== RECORDS PROVIDED

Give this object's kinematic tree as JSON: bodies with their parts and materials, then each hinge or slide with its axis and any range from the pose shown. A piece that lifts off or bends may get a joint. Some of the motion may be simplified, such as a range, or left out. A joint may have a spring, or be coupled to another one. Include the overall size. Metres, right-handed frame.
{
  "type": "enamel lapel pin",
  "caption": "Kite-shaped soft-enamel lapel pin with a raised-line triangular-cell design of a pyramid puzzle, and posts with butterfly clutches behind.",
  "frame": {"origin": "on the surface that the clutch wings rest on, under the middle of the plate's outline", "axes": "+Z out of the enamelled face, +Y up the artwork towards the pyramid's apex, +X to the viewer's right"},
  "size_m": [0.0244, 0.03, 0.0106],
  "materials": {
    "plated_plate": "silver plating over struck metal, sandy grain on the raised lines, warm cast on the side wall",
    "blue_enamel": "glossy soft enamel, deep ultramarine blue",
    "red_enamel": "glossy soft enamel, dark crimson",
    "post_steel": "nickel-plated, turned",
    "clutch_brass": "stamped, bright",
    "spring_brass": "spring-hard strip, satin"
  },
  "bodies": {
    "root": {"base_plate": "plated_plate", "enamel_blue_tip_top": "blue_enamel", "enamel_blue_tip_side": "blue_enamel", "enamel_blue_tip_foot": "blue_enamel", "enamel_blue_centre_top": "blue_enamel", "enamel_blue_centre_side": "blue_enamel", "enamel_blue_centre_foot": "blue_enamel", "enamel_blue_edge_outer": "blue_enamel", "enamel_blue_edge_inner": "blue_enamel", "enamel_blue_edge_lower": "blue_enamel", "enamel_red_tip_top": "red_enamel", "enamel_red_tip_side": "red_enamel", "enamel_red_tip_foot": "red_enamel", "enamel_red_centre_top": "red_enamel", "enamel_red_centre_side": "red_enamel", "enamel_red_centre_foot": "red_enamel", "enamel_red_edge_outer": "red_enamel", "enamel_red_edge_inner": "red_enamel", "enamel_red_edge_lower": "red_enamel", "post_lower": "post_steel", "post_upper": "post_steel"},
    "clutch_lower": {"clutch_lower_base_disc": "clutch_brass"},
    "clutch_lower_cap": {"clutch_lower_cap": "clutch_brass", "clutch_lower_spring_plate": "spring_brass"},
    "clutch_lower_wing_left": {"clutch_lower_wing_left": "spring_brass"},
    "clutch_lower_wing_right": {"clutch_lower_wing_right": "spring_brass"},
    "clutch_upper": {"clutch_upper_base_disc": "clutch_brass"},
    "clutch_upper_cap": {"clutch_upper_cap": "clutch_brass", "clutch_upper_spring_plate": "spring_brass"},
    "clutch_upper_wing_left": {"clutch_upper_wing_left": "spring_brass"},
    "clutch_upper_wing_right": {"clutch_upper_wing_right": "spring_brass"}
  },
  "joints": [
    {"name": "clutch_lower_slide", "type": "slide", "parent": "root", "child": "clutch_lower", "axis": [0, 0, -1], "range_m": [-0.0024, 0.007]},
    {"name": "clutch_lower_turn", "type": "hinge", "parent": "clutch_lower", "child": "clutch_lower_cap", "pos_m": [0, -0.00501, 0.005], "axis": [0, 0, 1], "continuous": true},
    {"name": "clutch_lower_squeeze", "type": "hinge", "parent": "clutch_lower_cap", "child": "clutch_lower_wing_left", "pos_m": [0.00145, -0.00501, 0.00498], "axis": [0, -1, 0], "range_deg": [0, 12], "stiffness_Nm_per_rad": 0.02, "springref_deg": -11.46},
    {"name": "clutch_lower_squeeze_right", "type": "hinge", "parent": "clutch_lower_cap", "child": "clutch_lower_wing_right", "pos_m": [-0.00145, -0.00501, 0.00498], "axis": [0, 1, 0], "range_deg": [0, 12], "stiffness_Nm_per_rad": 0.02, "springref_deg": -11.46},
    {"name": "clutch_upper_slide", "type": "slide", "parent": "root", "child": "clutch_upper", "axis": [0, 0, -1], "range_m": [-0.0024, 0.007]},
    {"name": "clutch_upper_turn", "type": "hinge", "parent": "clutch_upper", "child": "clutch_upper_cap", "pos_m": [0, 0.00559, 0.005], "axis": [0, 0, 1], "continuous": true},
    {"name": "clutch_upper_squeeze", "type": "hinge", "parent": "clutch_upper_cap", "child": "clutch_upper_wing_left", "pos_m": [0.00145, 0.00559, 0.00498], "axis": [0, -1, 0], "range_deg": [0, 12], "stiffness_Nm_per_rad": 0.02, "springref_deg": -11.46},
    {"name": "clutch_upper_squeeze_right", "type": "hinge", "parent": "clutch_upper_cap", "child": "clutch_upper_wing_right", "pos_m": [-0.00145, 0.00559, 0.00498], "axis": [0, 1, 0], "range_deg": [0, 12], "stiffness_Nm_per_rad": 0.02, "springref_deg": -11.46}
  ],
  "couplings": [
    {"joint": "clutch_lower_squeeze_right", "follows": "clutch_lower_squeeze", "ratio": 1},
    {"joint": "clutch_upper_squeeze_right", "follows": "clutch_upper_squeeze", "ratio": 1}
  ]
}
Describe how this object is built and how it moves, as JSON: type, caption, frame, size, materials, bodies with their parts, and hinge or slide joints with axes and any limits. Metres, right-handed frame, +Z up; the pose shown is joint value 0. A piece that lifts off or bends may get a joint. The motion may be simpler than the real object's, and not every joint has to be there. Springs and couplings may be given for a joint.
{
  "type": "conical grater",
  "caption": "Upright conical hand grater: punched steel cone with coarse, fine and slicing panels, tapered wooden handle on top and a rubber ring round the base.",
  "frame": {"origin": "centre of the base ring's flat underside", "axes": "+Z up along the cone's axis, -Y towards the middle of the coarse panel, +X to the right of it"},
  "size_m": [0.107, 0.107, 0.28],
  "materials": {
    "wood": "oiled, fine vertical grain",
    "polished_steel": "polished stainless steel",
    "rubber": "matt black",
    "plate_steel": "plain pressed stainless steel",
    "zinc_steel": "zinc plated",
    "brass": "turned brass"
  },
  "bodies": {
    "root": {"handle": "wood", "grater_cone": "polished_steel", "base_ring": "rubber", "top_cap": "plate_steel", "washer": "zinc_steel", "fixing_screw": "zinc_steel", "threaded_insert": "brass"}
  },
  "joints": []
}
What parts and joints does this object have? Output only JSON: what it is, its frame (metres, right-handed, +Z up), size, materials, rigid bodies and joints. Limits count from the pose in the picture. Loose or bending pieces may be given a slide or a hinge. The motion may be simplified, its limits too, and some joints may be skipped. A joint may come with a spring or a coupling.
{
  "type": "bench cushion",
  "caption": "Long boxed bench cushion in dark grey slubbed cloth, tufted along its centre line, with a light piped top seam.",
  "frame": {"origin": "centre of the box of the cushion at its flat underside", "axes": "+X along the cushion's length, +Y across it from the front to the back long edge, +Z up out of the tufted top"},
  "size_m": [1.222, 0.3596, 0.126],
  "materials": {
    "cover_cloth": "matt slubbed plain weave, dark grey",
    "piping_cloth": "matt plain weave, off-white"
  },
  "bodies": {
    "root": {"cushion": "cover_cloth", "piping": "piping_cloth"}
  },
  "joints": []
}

====

WRITTEN TASK
Word for word, write out all of the data above.

WRITTEN REPLY
Give this object's kinematic tree as JSON: bodies with their parts and materials, then each hinge or slide with its axis and any range from the pose shown. A piece that lifts off or bends may get a joint. Some of the motion may be simplified, such as a range, or left out. A joint may have a spring, or be coupled to another one. Include the overall size. Metres, right-handed frame.
{
  "type": "enamel lapel pin",
  "caption": "Kite-shaped soft-enamel lapel pin with a raised-line triangular-cell design of a pyramid puzzle, and posts with butterfly clutches behind.",
  "frame": {"origin": "on the surface that the clutch wings rest on, under the middle of the plate's outline", "axes": "+Z out of the enamelled face, +Y up the artwork towards the pyramid's apex, +X to the viewer's right"},
  "size_m": [0.0244, 0.03, 0.0106],
  "materials": {
    "plated_plate": "silver plating over struck metal, sandy grain on the raised lines, warm cast on the side wall",
    "blue_enamel": "glossy soft enamel, deep ultramarine blue",
    "red_enamel": "glossy soft enamel, dark crimson",
    "post_steel": "nickel-plated, turned",
    "clutch_brass": "stamped, bright",
    "spring_brass": "spring-hard strip, satin"
  },
  "bodies": {
    "root": {"base_plate": "plated_plate", "enamel_blue_tip_top": "blue_enamel", "enamel_blue_tip_side": "blue_enamel", "enamel_blue_tip_foot": "blue_enamel", "enamel_blue_centre_top": "blue_enamel", "enamel_blue_centre_side": "blue_enamel", "enamel_blue_centre_foot": "blue_enamel", "enamel_blue_edge_outer": "blue_enamel", "enamel_blue_edge_inner": "blue_enamel", "enamel_blue_edge_lower": "blue_enamel", "enamel_red_tip_top": "red_enamel", "enamel_red_tip_side": "red_enamel", "enamel_red_tip_foot": "red_enamel", "enamel_red_centre_top": "red_enamel", "enamel_red_centre_side": "red_enamel", "enamel_red_centre_foot": "red_enamel", "enamel_red_edge_outer": "red_enamel", "enamel_red_edge_inner": "red_enamel", "enamel_red_edge_lower": "red_enamel", "post_lower": "post_steel", "post_upper": "post_steel"},
    "clutch_lower": {"clutch_lower_base_disc": "clutch_brass"},
    "clutch_lower_cap": {"clutch_lower_cap": "clutch_brass", "clutch_lower_spring_plate": "spring_brass"},
    "clutch_lower_wing_left": {"clutch_lower_wing_left": "spring_brass"},
    "clutch_lower_wing_right": {"clutch_lower_wing_right": "spring_brass"},
    "clutch_upper": {"clutch_upper_base_disc": "clutch_brass"},
    "clutch_upper_cap": {"clutch_upper_cap": "clutch_brass", "clutch_upper_spring_plate": "spring_brass"},
    "clutch_upper_wing_left": {"clutch_upper_wing_left": "spring_brass"},
    "clutch_upper_wing_right": {"clutch_upper_wing_right": "spring_brass"}
  },
  "joints": [
    {"name": "clutch_lower_slide", "type": "slide", "parent": "root", "child": "clutch_lower", "axis": [0, 0, -1], "range_m": [-0.0024, 0.007]},
    {"name": "clutch_lower_turn", "type": "hinge", "parent": "clutch_lower", "child": "clutch_lower_cap", "pos_m": [0, -0.00501, 0.005], "axis": [0, 0, 1], "continuous": true},
    {"name": "clutch_lower_squeeze", "type": "hinge", "parent": "clutch_lower_cap", "child": "clutch_lower_wing_left", "pos_m": [0.00145, -0.00501, 0.00498], "axis": [0, -1, 0], "range_deg": [0, 12], "stiffness_Nm_per_rad": 0.02, "springref_deg": -11.46},
    {"name": "clutch_lower_squeeze_right", "type": "hinge", "parent": "clutch_lower_cap", "child": "clutch_lower_wing_right", "pos_m": [-0.00145, -0.00501, 0.00498], "axis": [0, 1, 0], "range_deg": [0, 12], "stiffness_Nm_per_rad": 0.02, "springref_deg": -11.46},
    {"name": "clutch_upper_slide", "type": "slide", "parent": "root", "child": "clutch_upper", "axis": [0, 0, -1], "range_m": [-0.0024, 0.007]},
    {"name": "clutch_upper_turn", "type": "hinge", "parent": "clutch_upper", "child": "clutch_upper_cap", "pos_m": [0, 0.00559, 0.005], "axis": [0, 0, 1], "continuous": true},
    {"name": "clutch_upper_squeeze", "type": "hinge", "parent": "clutch_upper_cap", "child": "clutch_upper_wing_left", "pos_m": [0.00145, 0.00559, 0.00498], "axis": [0, -1, 0], "range_deg": [0, 12], "stiffness_Nm_per_rad": 0.02, "springref_deg": -11.46},
    {"name": "clutch_upper_squeeze_right", "type": "hinge", "parent": "clutch_upper_cap", "child": "clutch_upper_wing_right", "pos_m": [-0.00145, 0.00559, 0.00498], "axis": [0, 1, 0], "range_deg": [0, 12], "stiffness_Nm_per_rad": 0.02, "springref_deg": -11.46}
  ],
  "couplings": [
    {"joint": "clutch_lower_squeeze_right", "follows": "clutch_lower_squeeze", "ratio": 1},
    {"joint": "clutch_upper_squeeze_right", "follows": "clutch_upper_squeeze", "ratio": 1}
  ]
}
Describe how this object is built and how it moves, as JSON: type, caption, frame, size, materials, bodies with their parts, and hinge or slide joints with axes and any limits. Metres, right-handed frame, +Z up; the pose shown is joint value 0. A piece that lifts off or bends may get a joint. The motion may be simpler than the real object's, and not every joint has to be there. Springs and couplings may be given for a joint.
{
  "type": "conical grater",
  "caption": "Upright conical hand grater: punched steel cone with coarse, fine and slicing panels, tapered wooden handle on top and a rubber ring round the base.",
  "frame": {"origin": "centre of the base ring's flat underside", "axes": "+Z up along the cone's axis, -Y towards the middle of the coarse panel, +X to the right of it"},
  "size_m": [0.107, 0.107, 0.28],
  "materials": {
    "wood": "oiled, fine vertical grain",
    "polished_steel": "polished stainless steel",
    "rubber": "matt black",
    "plate_steel": "plain pressed stainless steel",
    "zinc_steel": "zinc plated",
    "brass": "turned brass"
  },
  "bodies": {
    "root": {"handle": "wood", "grater_cone": "polished_steel", "base_ring": "rubber", "top_cap": "plate_steel", "washer": "zinc_steel", "fixing_screw": "zinc_steel", "threaded_insert": "brass"}
  },
  "joints": []
}
What parts and joints does this object have? Output only JSON: what it is, its frame (metres, right-handed, +Z up), size, materials, rigid bodies and joints. Limits count from the pose in the picture. Loose or bending pieces may be given a slide or a hinge. The motion may be simplified, its limits too, and some joints may be skipped. A joint may come with a spring or a coupling.
{
  "type": "bench cushion",
  "caption": "Long boxed bench cushion in dark grey slubbed cloth, tufted along its centre line, with a light piped top seam.",
  "frame": {"origin": "centre of the box of the cushion at its flat underside", "axes": "+X along the cushion's length, +Y across it from the front to the back long edge, +Z up out of the tufted top"},
  "size_m": [1.222, 0.3596, 0.126],
  "materials": {
    "cover_cloth": "matt slubbed plain weave, dark grey",
    "piping_cloth": "matt plain weave, off-white"
  },
  "bodies": {
    "root": {"cushion": "cover_cloth", "piping": "piping_cloth"}
  },
  "joints": []
}